Anti-thyroïdiens de synthèse pendant la grossesse : quel risque pour le fœtus ?

L’hyperthyroïdie durant la grossesse n’est pas une pathologie exceptionnelle puisqu’on rapporte une prévalence de 0,1 à 0,4%, secondaire le plus souvent avec une maladie de Basedow. Un traitement par un anti-thyroïdien de synthèse (ATS) est le plus souvent indiqué afin de restaurer une euthyroïdie maternelle. Les molécules principalement utilisées sont le carbimazole (CZ) et le propylthio-uracile (PTU). Ces molécules passent la barrière placentaire avec un transfert et une clearance assez similaire. Leur efficacité dans le traitement de l’hyperthyroïdie semble équivalente et des études antérieures suggèreraient une association entre des malformations fœtales et l’utilisation du carbimazole. En ce qui concerne le PTU, l’association à un risque tératogène n’y était pas retrouvé mais il pourrait s’agir d’un artéfact lié au moins grand nombre d’études publiées. Néanmoins jusqu’à présent, il était habituellement recommandé d’avoir recours au PTU plutôt qu’au carbimazole durant la grossesse.

Un groupe d’étude internationa,l dont le projet est d’évaluer le risque de malformations fœtales en relation avec l’utilisation de médicaments durant la grossesse, s’est intéressé à l’impact des ATS sur le risque malformatif.

L’étude a porté sur 18 131 cas d’enfants nés avec des malformations alors même qu’ils avaient été exposés à diverses thérapeutiques lors du premier trimestre de la grossesse. 127 de ces enfants étaient nés de mères soumises à un ATS durant la grossesse : 47 sous PTU et 80 sous CZ ou son métabolite. Huit cas de malformations cardiaques et deux cas d’agénésies ou dysgénésies rénales étaient associées à l’exposition prénatale au PTU mais aucune relation significative n’était retrouvée. L’exposition au CZ ou à son métabolite était associée à des malformations cardiaques graves (4 cas), à une atrésie des choanes (4 cas) ou à un omphalocèle (6 cas) : en revanche ici l’association apparaissait significative.

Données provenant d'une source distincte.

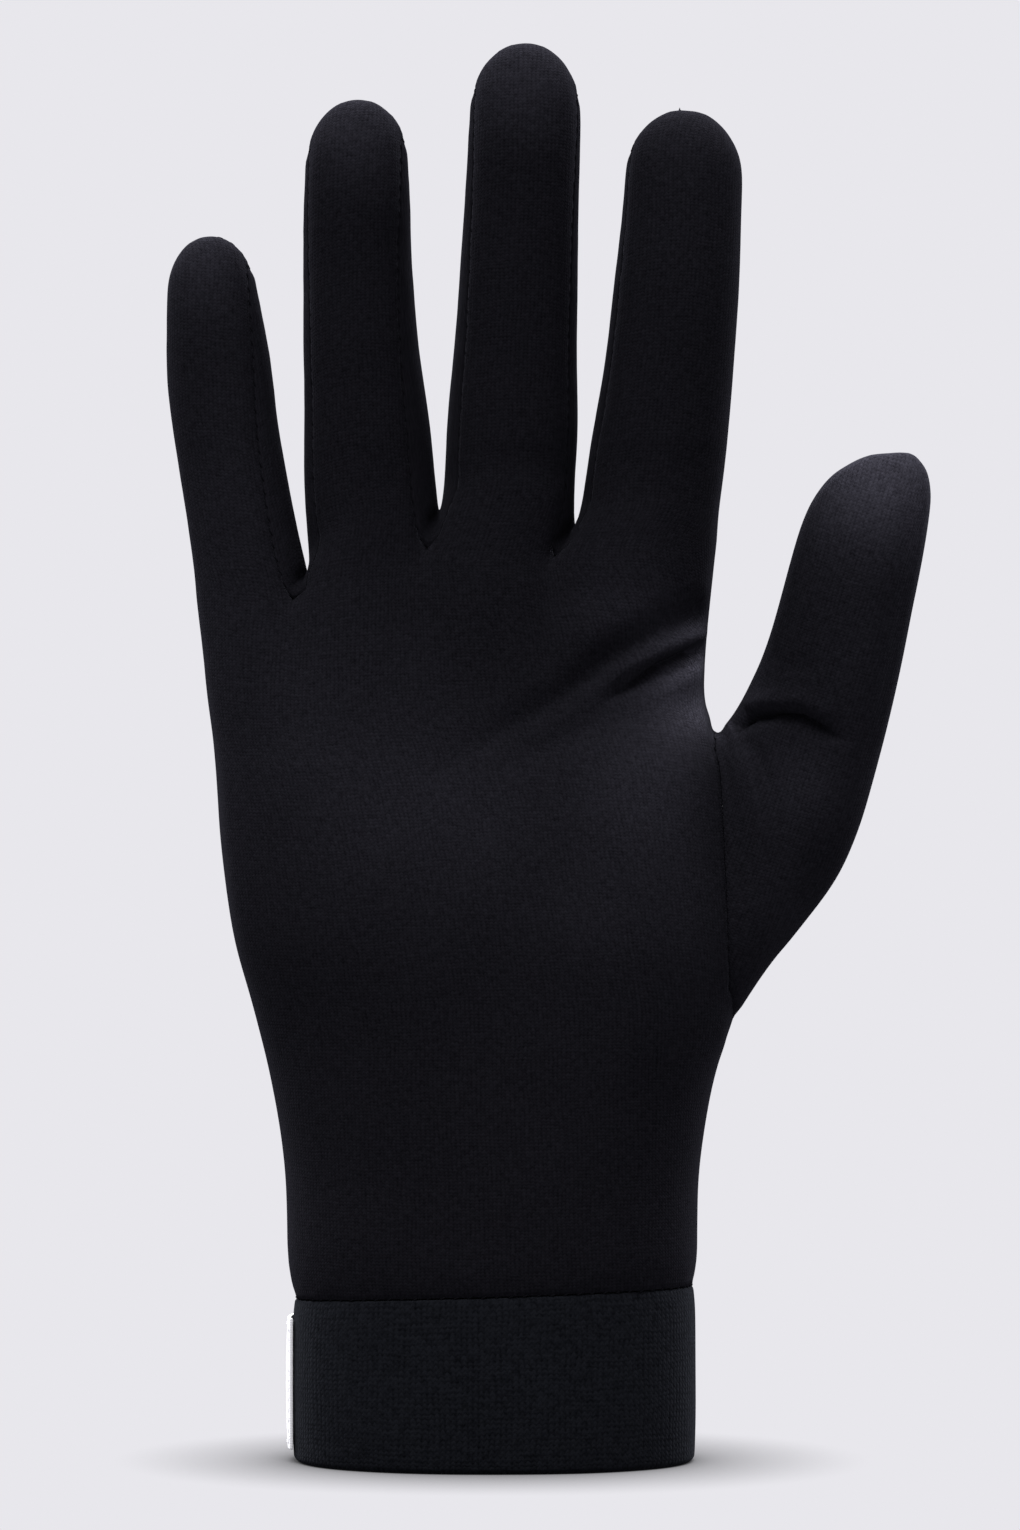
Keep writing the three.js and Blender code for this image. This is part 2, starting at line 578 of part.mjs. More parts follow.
// A mesh from points and faces of three or four corners.
function makeMesh(name, corners, polygons, material) {
  const geometry = new THREE.BufferGeometry();
  const place = corners.flatMap((point) => [point.x, point.y, point.z]);
  const triangles = polygons.flatMap((face) =>
    face.slice(2).flatMap((corner, turn) => [face[0], face[turn + 1], corner]),
  );
  geometry.setAttribute("position", new THREE.Float32BufferAttribute(place, 3));
  geometry.setIndex(triangles);
  geometry.computeVertexNormals();
  const mesh = new THREE.Mesh(geometry, material);
  mesh.name = name;
  return mesh;
}

// The edges of a sheet that only one of its faces has, as [from, to] pairs.
function rimEdges(sheet) {
  const sides = (face) => face.map((from, turn) => [from, face[(turn + 1) % face.length]]);
  const edges = sheet.flatMap(sides);
  const present = new Set(edges.map(([from, to]) => `${from} ${to}`));
  return edges.filter(([from, to]) => !present.has(`${to} ${from}`));
}

// The wall under one rim edge. It is split along the same diagonal as the wall that faces it
// across the seam, so that two twisted walls stay apart.
function rimWall(from, to, local, count) {
  const [start, end] = [local.get(from), local.get(to)];
  if (to < from) return [end, start, start + count, end + count];
  return [start, start + count, end + count, end];
}

// A face with its corners in the other order, for the far side of a wall.
function turned(face) {
  return [face[0], ...face.slice(1).toReversed()];
}

// A sheet of cloth given its wall: the outer face is drawn back from its seams by half the gap.
function clothPiece(name, material) {
  const sheet = faces.get(name);
  const rim = rimEdges(sheet);
  const pulls = new Map();
  for (const [from, to] of rim) {
    const along = points[to].clone().sub(points[from]).normalize();
    for (const index of [from, to]) {
      const inwards = outward[index].clone().cross(along).normalize();
      pulls.set(index, [...(pulls.get(index) ?? []), inwards]);
    }
  }
  const used = [...new Set(sheet.flat())];
  const local = new Map(used.map((index, order) => [index, order]));
  const outer = used.map((index) => {
    const point = points[index].clone();
    if (!pulls.has(index)) return point;
    const [first, second] = pulls.get(index);
    const reach = SEAM_GAP / 2 / Math.max(1 + first.dot(second), 0.2);
    return point.addScaledVector(first, reach).addScaledVector(second, reach);
  });
  const inner = used.map((index, order) => {
    return outer[order].clone().addScaledVector(outward[index], -CLOTH);
  });
  const count = used.length;
  const polygons = [
    ...sheet.map((face) => face.map((index) => local.get(index))),
    ...sheet.map((face) => turned(face).map((index) => local.get(index) + count)),
    ...rim.map(([from, to]) => rimWall(from, to, local, count)),
  ];
  return makeMesh(name, [...outer, ...inner], polygons, material);
}

// The cuff's outline at its columns, drawn in by a distance all round.
function cuffPoint(column, inset, height) {
  const section = handSection(CUFF_HEIGHT);
  const scale_x = 1 - inset / section.half;
  const scale_y = 1 - inset / section.front;
  const plan = sectionPoint(section, column, evenShare(column));
  return new THREE.Vector3(plan.x * scale_x, plan.y * scale_y, height);
}

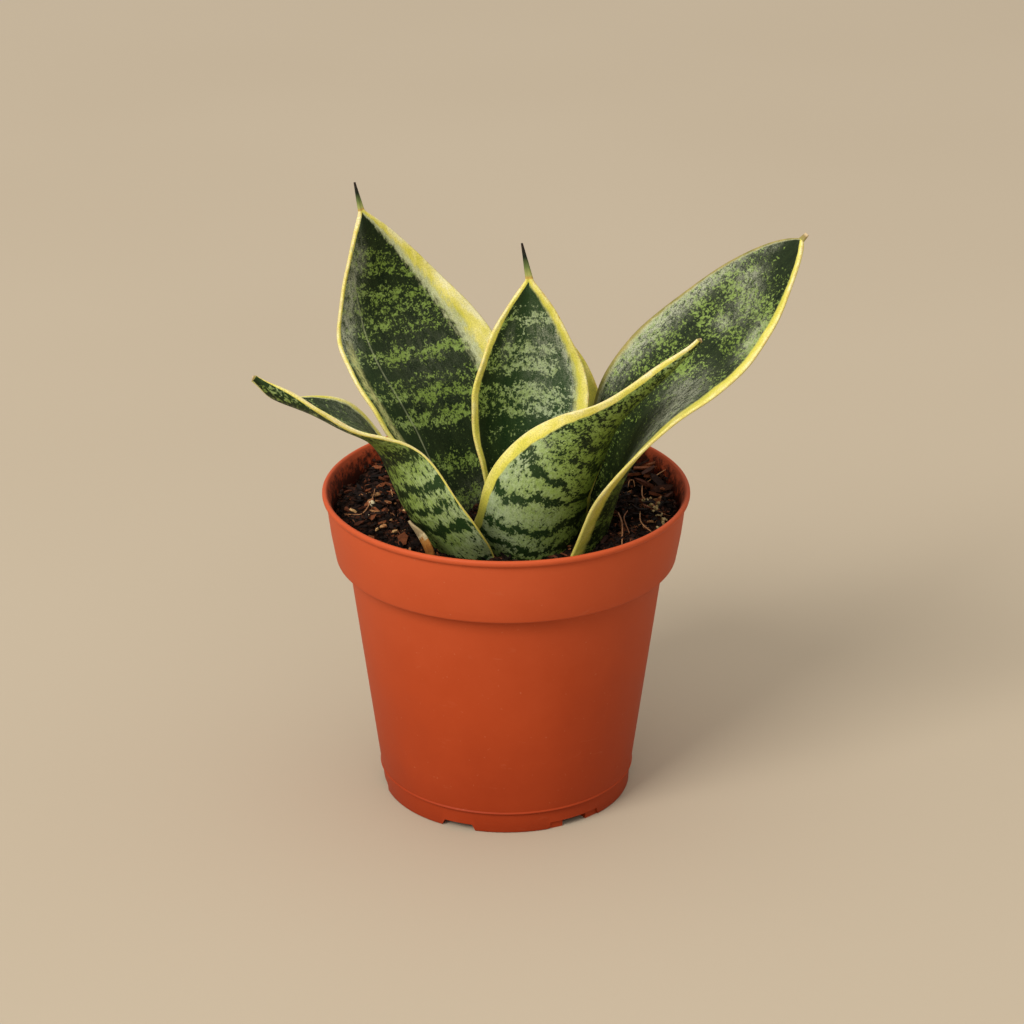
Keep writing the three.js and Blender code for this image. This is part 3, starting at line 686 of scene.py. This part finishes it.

Le traitement de l’hyperthyroïdie maternel impose un monitorage précis qui vise à réduire les risques maternels et fœtaux de l’hypersécrétion hormonale. Les complications maternelles de l’hyperthyroïdie associent l’hypertension, la défaillance cardiaque, l’accouchement prématuré et l’hématome retro-placentaire. Chez l’enfant, les risques vont de la mort fœtale in utéro à la dysthyroïdie en passant par le retard de croissance et les troubles cardiaques. Les ATS sont utilisés depuis des décennies et les risques chez l’enfant décrits depuis des années. Jusqu’à présent il s’agissait principalement d’agénésie du cuir chevelu sous carbimazole. Concernant le PTU, les études sont peu nombreuses et semblent rassurantes quant à l’impact tératogène de cette molécule. La difficulté majeure vient du fait qu’il s’agisse d’une pathologie peu fréquente et que les anomalies retrouvées y sont rares.

La préoccupation majeure lors du traitement de l’hyperthyroïdie de la femme enceinte est de préserver un parfait équilibre hormonal chez la mère tout en évitant l’hyperthyroïdie fœtale ou le passage en hypothyroïdie, conséquence du passage placentaire des molécules. Néanmoins, il faut garder à l’esprit le risque potentiel de malformations fœtales principalement avec le CZ. A ce jour, il semble donc que les données récentes de la littérature permettent de donner la préférence au PTU plutôt qu’au carbimazole lorsque cela est possible.

Clementi M, Di Gianantonio, Cassina M, Leoncini E, Botto L D, Mastroiacovo P and the SAFE-MED Study Group. Treatment of hyperthyroidism in pregnancy and birth defect. J Clin Endocrinol Metab 2010, 95(11): E 337- E341.